Big data processing systems are typically assembled using range of sophisticated open software technologies in the form of a so-called ‘technology stack’. The technology stack includes the operating system and related support programs and all runtime environments necessary to support a given application, as well as database warehousing software and utilities for version control. For an application such as the SAMS/BridgeWatch® system, modules are required to enable and manage distributed and massively parallel computing, so that flexible resource can be utilised far beyond the scope of the more traditional single server-based solutions. To envisage the modular nature of the technology stack for a given application, it may be helpful to imagine it as being comprised of Lego bricks – each representing one of the constituent open technologies and collectively building towards the required overall analytical processing capabilities and data warehousing capacity and structure.

The approach enables the rapid development of analytical systems based on highly complex processing operations, as the raw technology development is effectively pooled across multiple applications in multiple industrial sectors. It also enables data architectures to be preserved and new functionality to be added as and when it becomes available throughout the life of the structure. The term ‘open’ is not, however, indicative of risk – the same rigorous security protocols used in applications such as banking are available to protect such big data innovations.


Machine learning and predicting future performance


Using these big data technologies, the SAMS/BridgeWatch® system enables far more advanced forms of structural health monitoring to be carried out. By harnessing flexible, web-accessible parallel computing resources, highly sophisticated analysis can be used. For example, the system can be configured to automatically execute sophisticated analysis operations based on a fixed schedule, or according to pre-set data triggers such as threshold exceedances. These can be either individual sensor inputs such as a given load, temperature, displacement or wind speed for a given direction, or a prescribed combination of such inputs or derived parameters such as bending moment. Alternatively, analyses may be triggered on-demand or from another analytical process.

Machine learning routines can be configured to predict future performance trends based on the complex data sets ranging from displacements to traffic loadings, temperatures and wind speeds. In a highly complex system such as a major suspension bridge, assessing subtle trends in the vast quantity of multi-sensor data generated, can be extremely challenging.

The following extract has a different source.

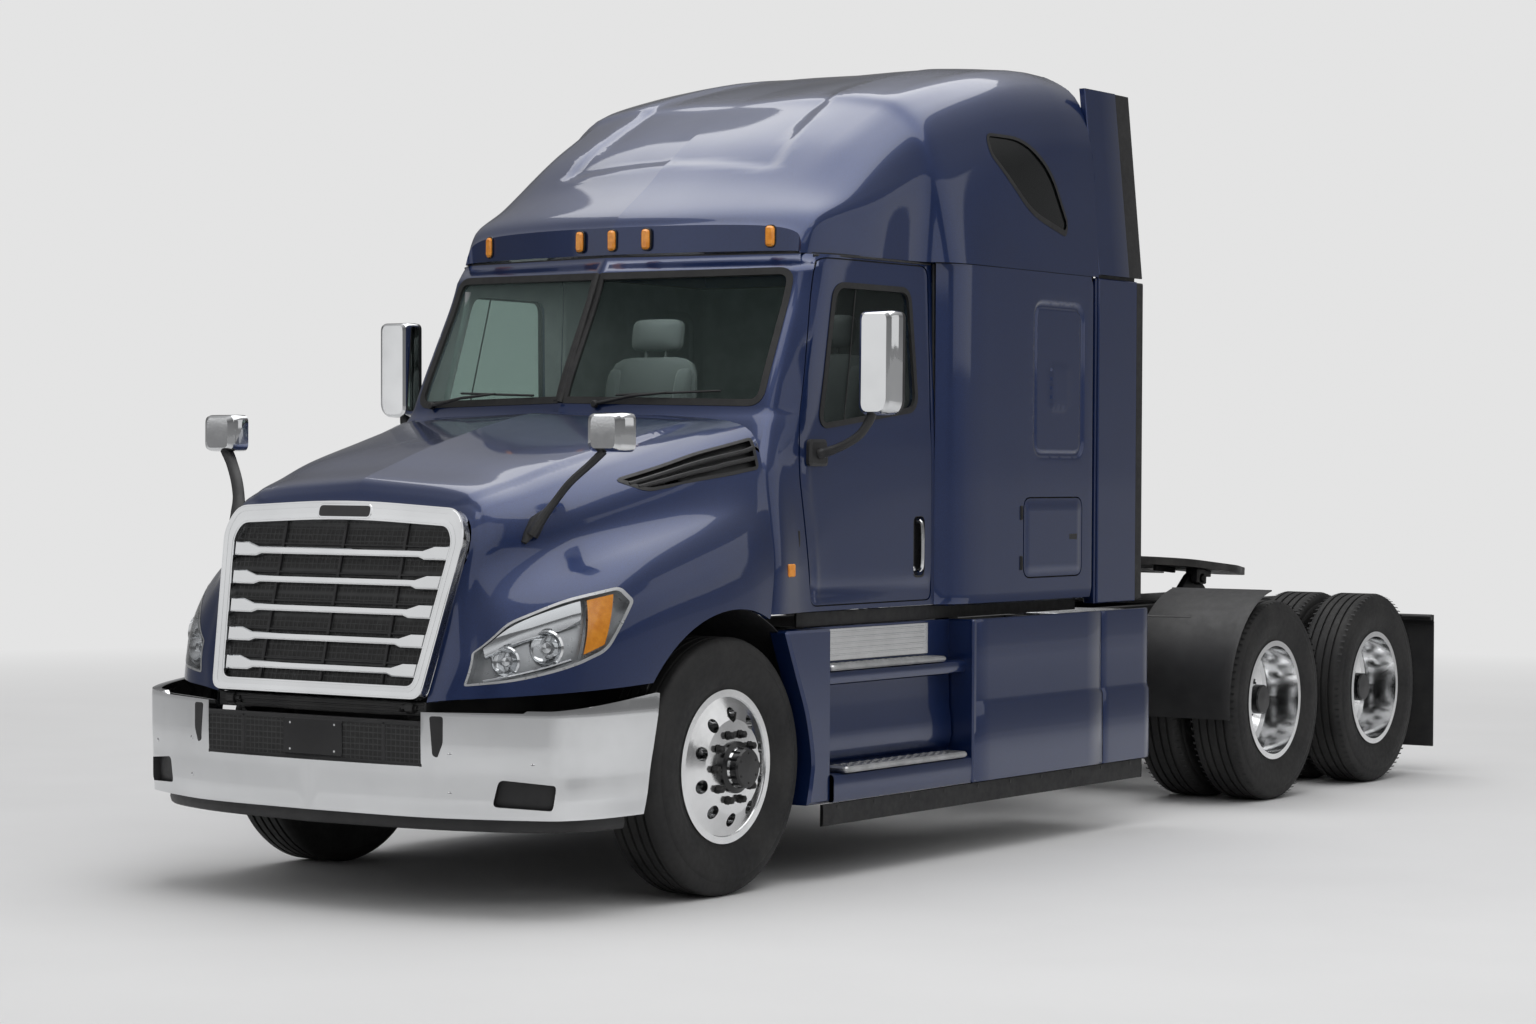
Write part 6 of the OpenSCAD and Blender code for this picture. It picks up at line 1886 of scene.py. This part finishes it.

The use of deep learning neural network methods can enable multiple layers of nonlinear information processing for unsupervised self-learning performance based on large amounts of sensor derived data. Advanced analysis routines can be used to automatically calculate trends in the expected future performance deterioration of structural details of concern.

Any divergence between the predicted performance and real-time measured data, or an increase in the predicted level of structural deterioration could be used in itself as a trigger for further analysis and investigation. One such analysis operation that might be used on this through-life data is that of stochastic subspace identification (SSI). For a welded structure, for example, there will be a known overall stiffness on completion. If a fracture occurs in part of the structure the stiffness will be changed, but it may not be possible to spot this in the complexity of recorded data, due to other factors such as prevailing temperatures, wind speeds and traffic loadings. SSI enables the numerical manipulation of systems where not all variables are known, in order to help identify and isolate the causes of deterioration based on the live loadings applied.

Early detection of root causes for even comparatively incipient problems should thus be identifiable, enabling early rectification or even preventative action to be taken in a planned way, thus avoiding the costs and disruption of more intensive interventions that might otherwise be required at a later stage of deterioration.


Construction monitoring – capturing key data for later use


In addition to the obvious benefit of designing-in the SAMS/BridgeWatch® system from the outset in a way that ensures access to all of the requisite monitoring sensors, communications and processing, this approach by JFTS also allowed for a unique, one-off opportunity to record crucial structural performance data relating to the construction process. For example, monitoring was carried out to record the build-up of permanent load in each of the concrete towers during their construction and the process of lifting each of the deck sections into place. As a part of this process, the compression and bending of each tower was observed arising from the eccentricity of loading represented by each deck lifting operation. In effect, each stage of this one-time construction loading provides a unique datum against which future structural response can be correlated.


An object lesson in the need for structural health monitoring


Even while the SAMS/BridgeWatch® system was being developed and installed on the Queensferry Crossing, its forerunner in carrying the M90 motorway across the Firth of Forth provided a text book example of why structural health monitoring is desirable for such critical national infrastructure. In December 2015 the Forth Road Bridge was closed to traffic for a number of weeks as an emergency measure while major repairs were carried out, following the discovery of fractures resulting from a seized pin in one of the crucial truss end links. Such was the cost and disruption caused, that an inquiry was held by the infrastructure and capital investment committee of the Scottish Parliament. Questions were asked as to whether the presence of a structural health monitoring system would have enabled the problem to have been recognised at an earlier stage and managed at less cost and disruption . Had a system of the type installed on the Queensferry Crossing been available on the older bridge, it is indeed highly likely that the problem would have been foreseen and proactively managed without the disruption caused.


Ongoing through-life monitoring of Queensferry


The Queensferry Crossing has thus provided a case study on how the civil engineering industry can utilise some of the latest internet of things and big data technologies to more proactively manage structures throughout their operational life. When fully commissioned and handed over, the SAMS/BridgeWatch® system will provide the operators of this important transport link with a flexible and user-friendly software interface available to control room staff, and a sophisticated database of structural load and response data that will grow and develop throughout the many decades of the structure’s life. Most importantly, the technology stack allows for the advanced analysis and machine learning capabilities, that will enable the bridge operators to manage the structure in a proactive manner, so as to avoid the unexpected issues of deterioration that beset the older Forth Road Bridge. Being open technology, the system will be upwards compatible with even more powerful big data and complex analysis innovations that will surely arrive in the years ahead.